• [PROBLEM TO WORK ON]: Please return the full listing below without altering anything.

>> Begin

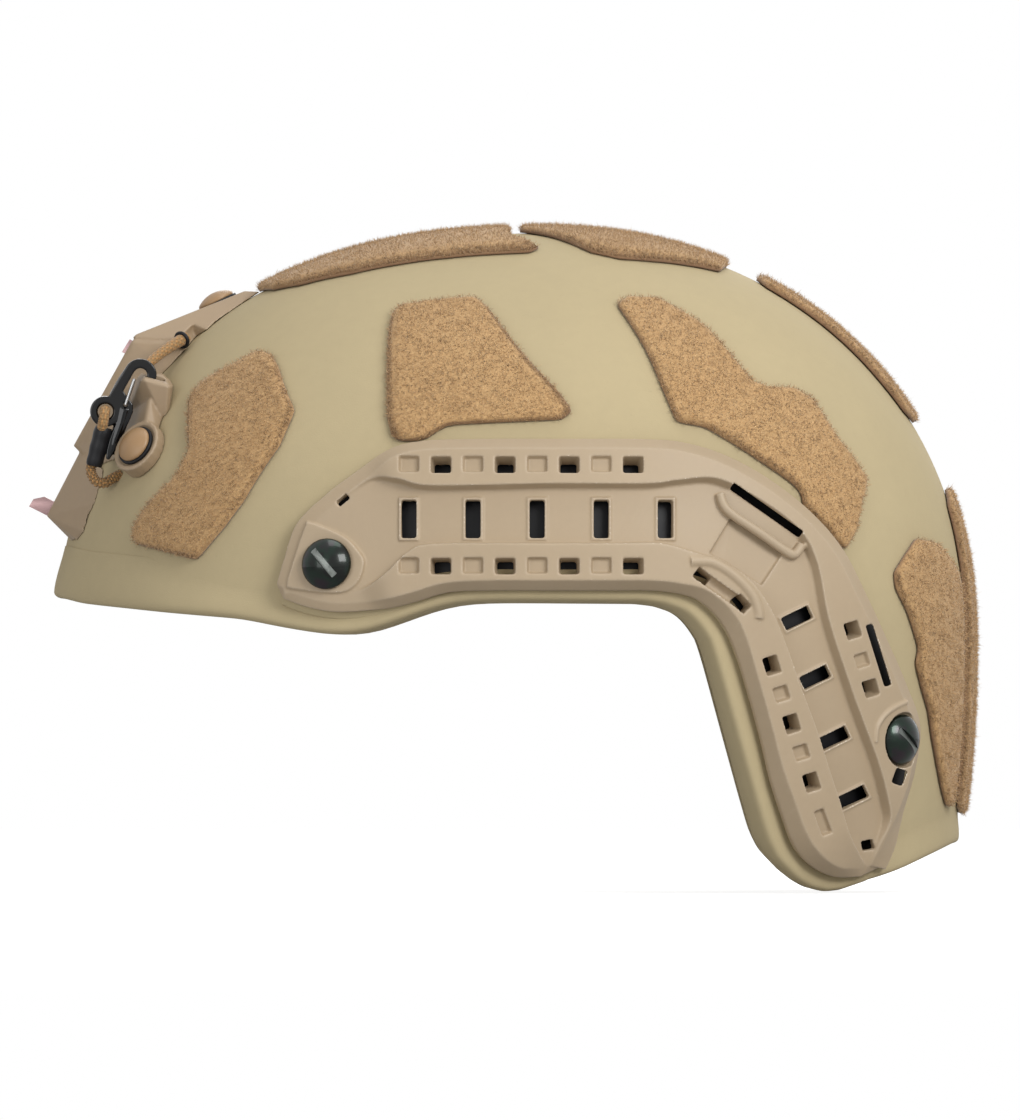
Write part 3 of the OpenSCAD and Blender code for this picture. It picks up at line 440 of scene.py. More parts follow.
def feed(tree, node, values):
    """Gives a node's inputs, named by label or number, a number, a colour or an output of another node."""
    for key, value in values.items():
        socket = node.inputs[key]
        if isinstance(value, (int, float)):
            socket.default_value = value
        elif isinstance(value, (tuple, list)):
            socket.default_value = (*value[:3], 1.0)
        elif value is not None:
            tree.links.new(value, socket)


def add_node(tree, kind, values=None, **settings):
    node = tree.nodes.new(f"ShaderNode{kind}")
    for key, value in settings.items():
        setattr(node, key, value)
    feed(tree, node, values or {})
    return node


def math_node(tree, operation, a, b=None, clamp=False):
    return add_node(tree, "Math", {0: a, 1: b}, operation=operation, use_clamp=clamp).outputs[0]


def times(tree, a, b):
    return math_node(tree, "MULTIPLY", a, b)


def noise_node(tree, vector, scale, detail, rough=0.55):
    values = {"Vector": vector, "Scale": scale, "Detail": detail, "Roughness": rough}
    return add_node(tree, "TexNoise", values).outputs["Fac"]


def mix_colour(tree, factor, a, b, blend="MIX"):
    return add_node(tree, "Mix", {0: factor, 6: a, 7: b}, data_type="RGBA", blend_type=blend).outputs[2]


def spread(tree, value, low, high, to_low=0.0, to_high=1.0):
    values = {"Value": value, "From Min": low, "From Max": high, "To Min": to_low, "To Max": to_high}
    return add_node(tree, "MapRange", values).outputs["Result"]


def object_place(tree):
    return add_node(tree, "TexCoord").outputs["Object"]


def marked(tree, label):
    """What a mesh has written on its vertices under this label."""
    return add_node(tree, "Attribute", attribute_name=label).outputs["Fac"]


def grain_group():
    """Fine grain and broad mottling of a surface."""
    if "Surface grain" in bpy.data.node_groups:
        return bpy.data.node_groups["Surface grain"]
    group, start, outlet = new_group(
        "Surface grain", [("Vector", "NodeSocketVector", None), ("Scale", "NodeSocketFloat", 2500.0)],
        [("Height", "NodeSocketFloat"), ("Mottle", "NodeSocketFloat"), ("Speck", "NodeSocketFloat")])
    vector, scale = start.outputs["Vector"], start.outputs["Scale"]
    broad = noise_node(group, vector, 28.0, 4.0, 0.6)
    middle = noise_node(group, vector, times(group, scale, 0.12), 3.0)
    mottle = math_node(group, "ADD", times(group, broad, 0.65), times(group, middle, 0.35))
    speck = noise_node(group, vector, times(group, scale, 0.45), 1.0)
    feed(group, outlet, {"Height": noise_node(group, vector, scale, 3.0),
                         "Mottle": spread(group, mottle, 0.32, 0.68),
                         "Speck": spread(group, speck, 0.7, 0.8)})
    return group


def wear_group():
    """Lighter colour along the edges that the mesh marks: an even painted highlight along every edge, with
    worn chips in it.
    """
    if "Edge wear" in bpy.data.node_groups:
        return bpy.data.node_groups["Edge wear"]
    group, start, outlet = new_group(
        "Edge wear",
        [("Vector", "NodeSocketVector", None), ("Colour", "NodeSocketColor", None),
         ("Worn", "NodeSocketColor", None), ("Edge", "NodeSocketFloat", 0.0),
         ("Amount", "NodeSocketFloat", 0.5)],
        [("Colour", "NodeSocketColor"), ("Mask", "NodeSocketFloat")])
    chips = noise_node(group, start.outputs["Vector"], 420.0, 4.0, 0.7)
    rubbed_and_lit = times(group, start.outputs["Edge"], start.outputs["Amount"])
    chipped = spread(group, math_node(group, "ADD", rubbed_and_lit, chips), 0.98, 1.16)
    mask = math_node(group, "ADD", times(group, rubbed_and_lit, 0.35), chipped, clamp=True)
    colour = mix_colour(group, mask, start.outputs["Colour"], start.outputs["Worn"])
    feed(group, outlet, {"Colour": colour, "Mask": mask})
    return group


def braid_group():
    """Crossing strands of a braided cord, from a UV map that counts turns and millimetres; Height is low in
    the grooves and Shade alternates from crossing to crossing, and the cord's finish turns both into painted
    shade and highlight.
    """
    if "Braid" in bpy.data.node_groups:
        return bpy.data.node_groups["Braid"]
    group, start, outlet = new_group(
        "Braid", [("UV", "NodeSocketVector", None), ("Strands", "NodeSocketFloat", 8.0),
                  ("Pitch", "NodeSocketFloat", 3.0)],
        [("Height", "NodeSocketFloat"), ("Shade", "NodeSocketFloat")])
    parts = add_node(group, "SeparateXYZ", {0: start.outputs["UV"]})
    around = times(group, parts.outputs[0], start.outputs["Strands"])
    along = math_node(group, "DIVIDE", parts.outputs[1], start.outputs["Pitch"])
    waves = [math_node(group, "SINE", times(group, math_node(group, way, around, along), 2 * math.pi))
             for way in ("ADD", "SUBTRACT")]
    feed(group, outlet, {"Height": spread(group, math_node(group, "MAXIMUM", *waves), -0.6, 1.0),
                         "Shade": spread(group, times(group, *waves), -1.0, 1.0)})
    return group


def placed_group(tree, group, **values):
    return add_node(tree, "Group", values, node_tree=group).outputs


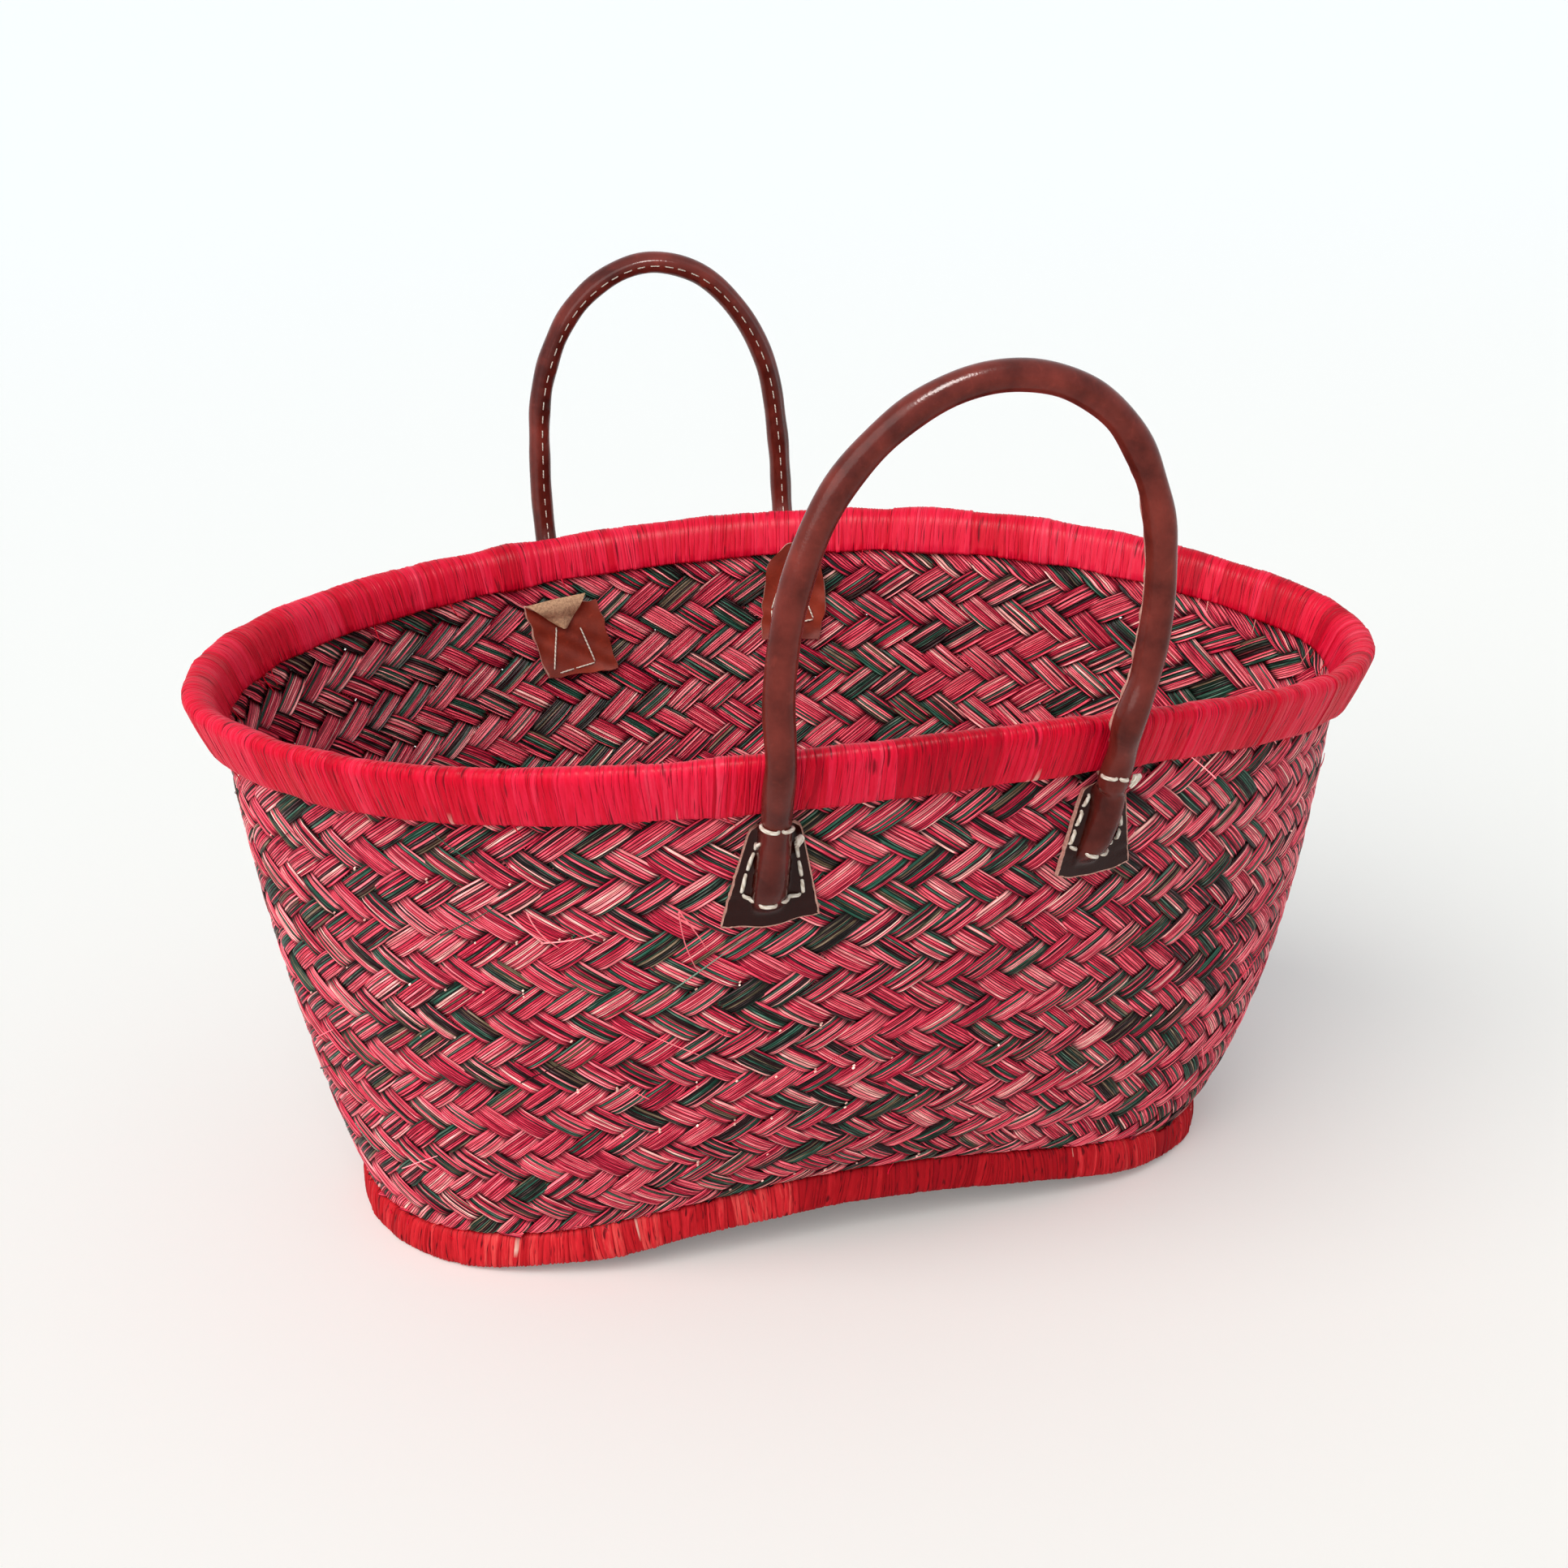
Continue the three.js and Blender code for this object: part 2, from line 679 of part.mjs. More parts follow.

>> End

• [REPLY]:
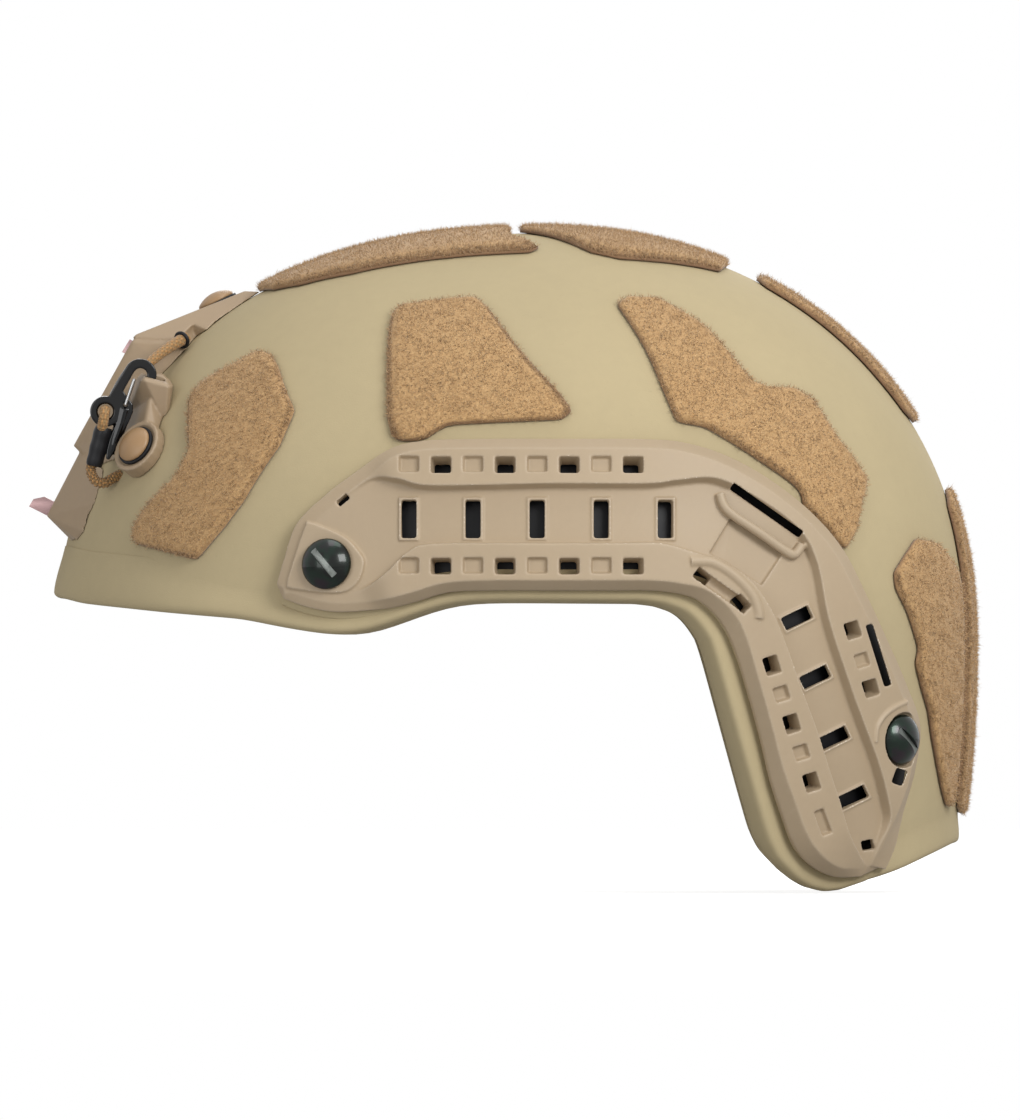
Write part 3 of the OpenSCAD and Blender code for this picture. It picks up at line 440 of scene.py. More parts follow.
def feed(tree, node, values):
    """Gives a node's inputs, named by label or number, a number, a colour or an output of another node."""
    for key, value in values.items():
        socket = node.inputs[key]
        if isinstance(value, (int, float)):
            socket.default_value = value
        elif isinstance(value, (tuple, list)):
            socket.default_value = (*value[:3], 1.0)
        elif value is not None:
            tree.links.new(value, socket)


def add_node(tree, kind, values=None, **settings):
    node = tree.nodes.new(f"ShaderNode{kind}")
    for key, value in settings.items():
        setattr(node, key, value)
    feed(tree, node, values or {})
    return node


def math_node(tree, operation, a, b=None, clamp=False):
    return add_node(tree, "Math", {0: a, 1: b}, operation=operation, use_clamp=clamp).outputs[0]


def times(tree, a, b):
    return math_node(tree, "MULTIPLY", a, b)


def noise_node(tree, vector, scale, detail, rough=0.55):
    values = {"Vector": vector, "Scale": scale, "Detail": detail, "Roughness": rough}
    return add_node(tree, "TexNoise", values).outputs["Fac"]


def mix_colour(tree, factor, a, b, blend="MIX"):
    return add_node(tree, "Mix", {0: factor, 6: a, 7: b}, data_type="RGBA", blend_type=blend).outputs[2]


def spread(tree, value, low, high, to_low=0.0, to_high=1.0):
    values = {"Value": value, "From Min": low, "From Max": high, "To Min": to_low, "To Max": to_high}
    return add_node(tree, "MapRange", values).outputs["Result"]


def object_place(tree):
    return add_node(tree, "TexCoord").outputs["Object"]


def marked(tree, label):
    """What a mesh has written on its vertices under this label."""
    return add_node(tree, "Attribute", attribute_name=label).outputs["Fac"]


def grain_group():
    """Fine grain and broad mottling of a surface."""
    if "Surface grain" in bpy.data.node_groups:
        return bpy.data.node_groups["Surface grain"]
    group, start, outlet = new_group(
        "Surface grain", [("Vector", "NodeSocketVector", None), ("Scale", "NodeSocketFloat", 2500.0)],
        [("Height", "NodeSocketFloat"), ("Mottle", "NodeSocketFloat"), ("Speck", "NodeSocketFloat")])
    vector, scale = start.outputs["Vector"], start.outputs["Scale"]
    broad = noise_node(group, vector, 28.0, 4.0, 0.6)
    middle = noise_node(group, vector, times(group, scale, 0.12), 3.0)
    mottle = math_node(group, "ADD", times(group, broad, 0.65), times(group, middle, 0.35))
    speck = noise_node(group, vector, times(group, scale, 0.45), 1.0)
    feed(group, outlet, {"Height": noise_node(group, vector, scale, 3.0),
                         "Mottle": spread(group, mottle, 0.32, 0.68),
                         "Speck": spread(group, speck, 0.7, 0.8)})
    return group


def wear_group():
    """Lighter colour along the edges that the mesh marks: an even painted highlight along every edge, with
    worn chips in it.
    """
    if "Edge wear" in bpy.data.node_groups:
        return bpy.data.node_groups["Edge wear"]
    group, start, outlet = new_group(
        "Edge wear",
        [("Vector", "NodeSocketVector", None), ("Colour", "NodeSocketColor", None),
         ("Worn", "NodeSocketColor", None), ("Edge", "NodeSocketFloat", 0.0),
         ("Amount", "NodeSocketFloat", 0.5)],
        [("Colour", "NodeSocketColor"), ("Mask", "NodeSocketFloat")])
    chips = noise_node(group, start.outputs["Vector"], 420.0, 4.0, 0.7)
    rubbed_and_lit = times(group, start.outputs["Edge"], start.outputs["Amount"])
    chipped = spread(group, math_node(group, "ADD", rubbed_and_lit, chips), 0.98, 1.16)
    mask = math_node(group, "ADD", times(group, rubbed_and_lit, 0.35), chipped, clamp=True)
    colour = mix_colour(group, mask, start.outputs["Colour"], start.outputs["Worn"])
    feed(group, outlet, {"Colour": colour, "Mask": mask})
    return group


def braid_group():
    """Crossing strands of a braided cord, from a UV map that counts turns and millimetres; Height is low in
    the grooves and Shade alternates from crossing to crossing, and the cord's finish turns both into painted
    shade and highlight.
    """
    if "Braid" in bpy.data.node_groups:
        return bpy.data.node_groups["Braid"]
    group, start, outlet = new_group(
        "Braid", [("UV", "NodeSocketVector", None), ("Strands", "NodeSocketFloat", 8.0),
                  ("Pitch", "NodeSocketFloat", 3.0)],
        [("Height", "NodeSocketFloat"), ("Shade", "NodeSocketFloat")])
    parts = add_node(group, "SeparateXYZ", {0: start.outputs["UV"]})
    around = times(group, parts.outputs[0], start.outputs["Strands"])
    along = math_node(group, "DIVIDE", parts.outputs[1], start.outputs["Pitch"])
    waves = [math_node(group, "SINE", times(group, math_node(group, way, around, along), 2 * math.pi))
             for way in ("ADD", "SUBTRACT")]
    feed(group, outlet, {"Height": spread(group, math_node(group, "MAXIMUM", *waves), -0.6, 1.0),
                         "Shade": spread(group, times(group, *waves), -1.0, 1.0)})
    return group


def placed_group(tree, group, **values):
    return add_node(tree, "Group", values, node_tree=group).outputs


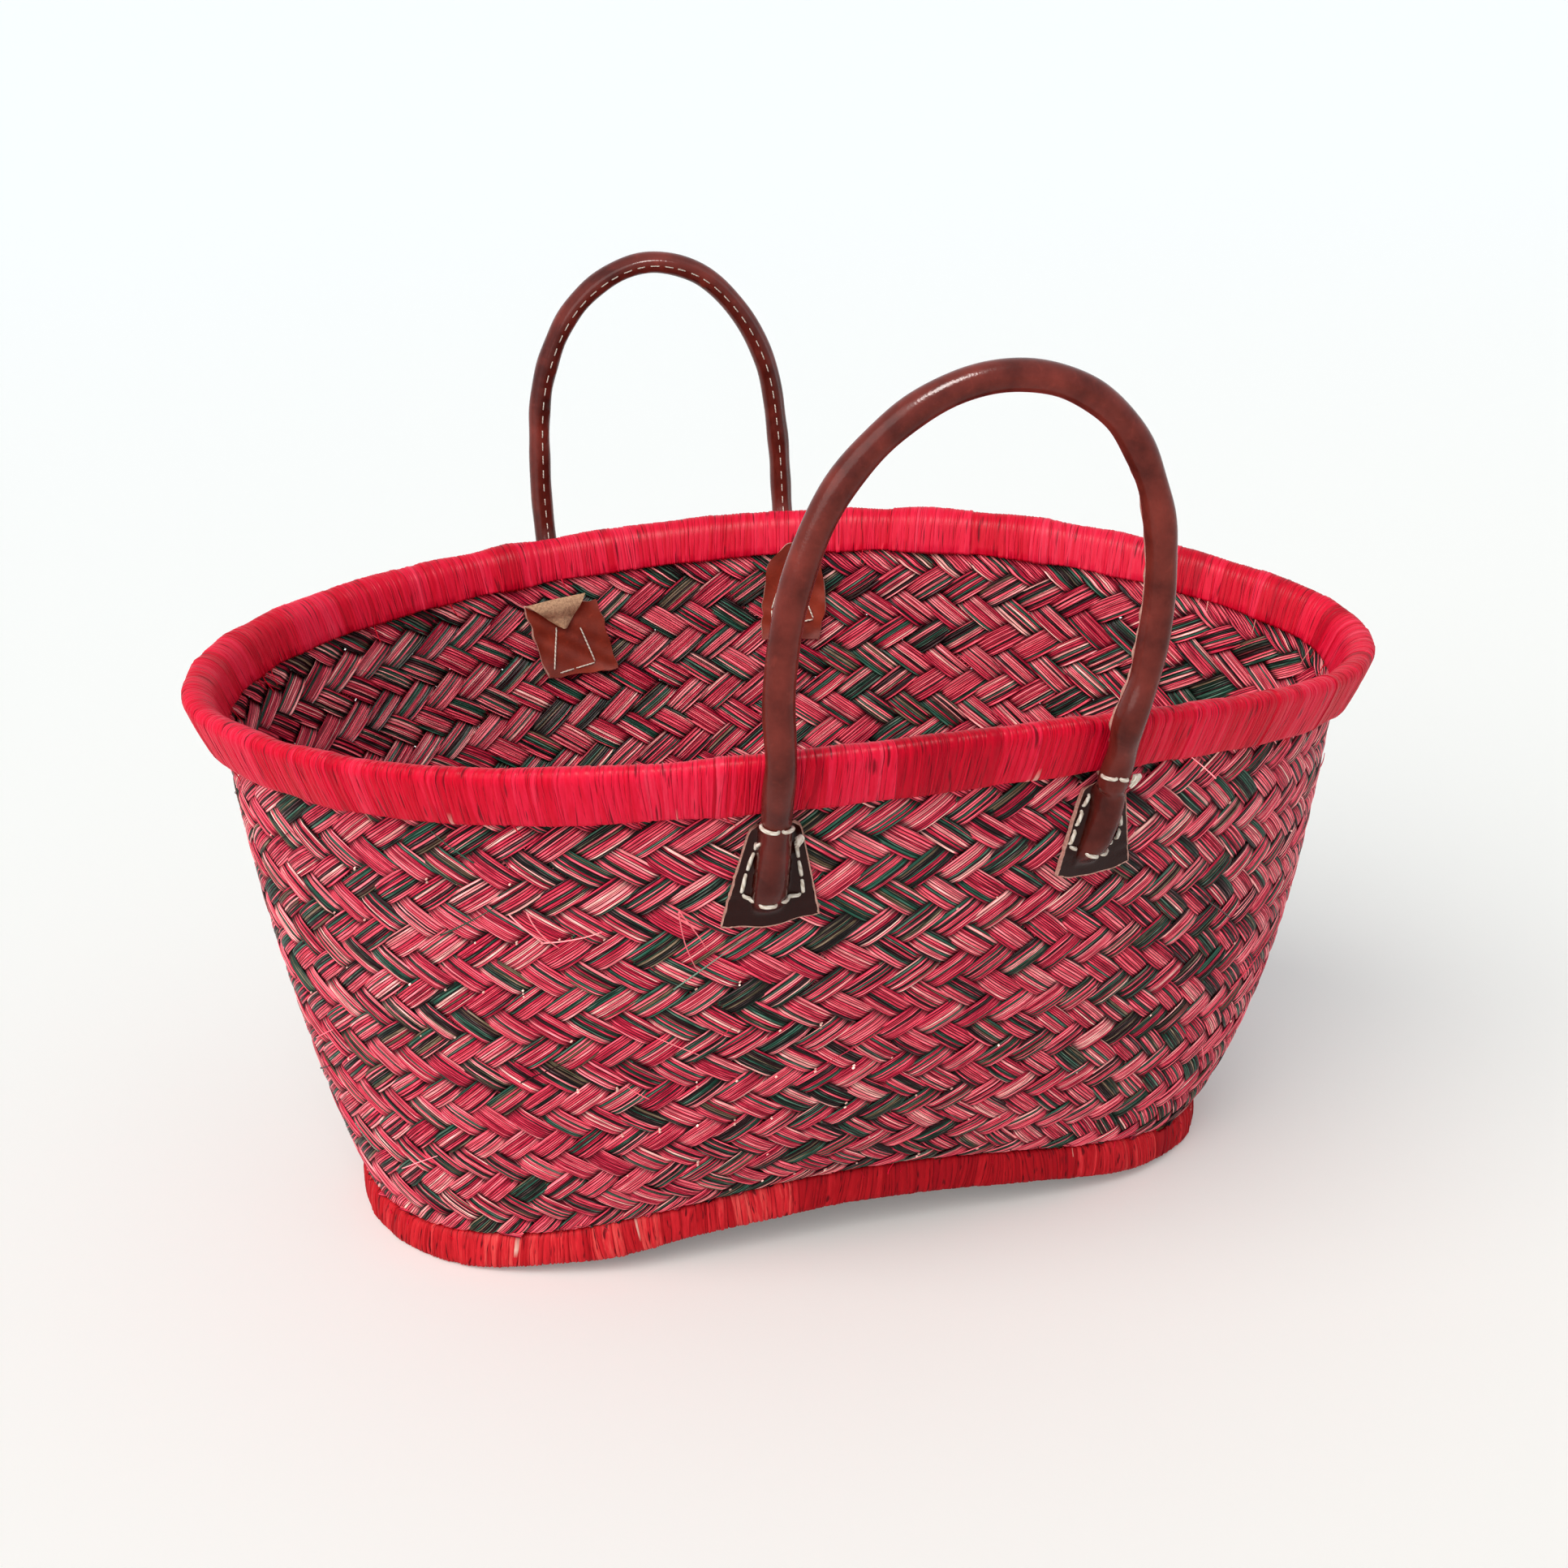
Continue the three.js and Blender code for this object: part 2, from line 679 of part.mjs. More parts follow.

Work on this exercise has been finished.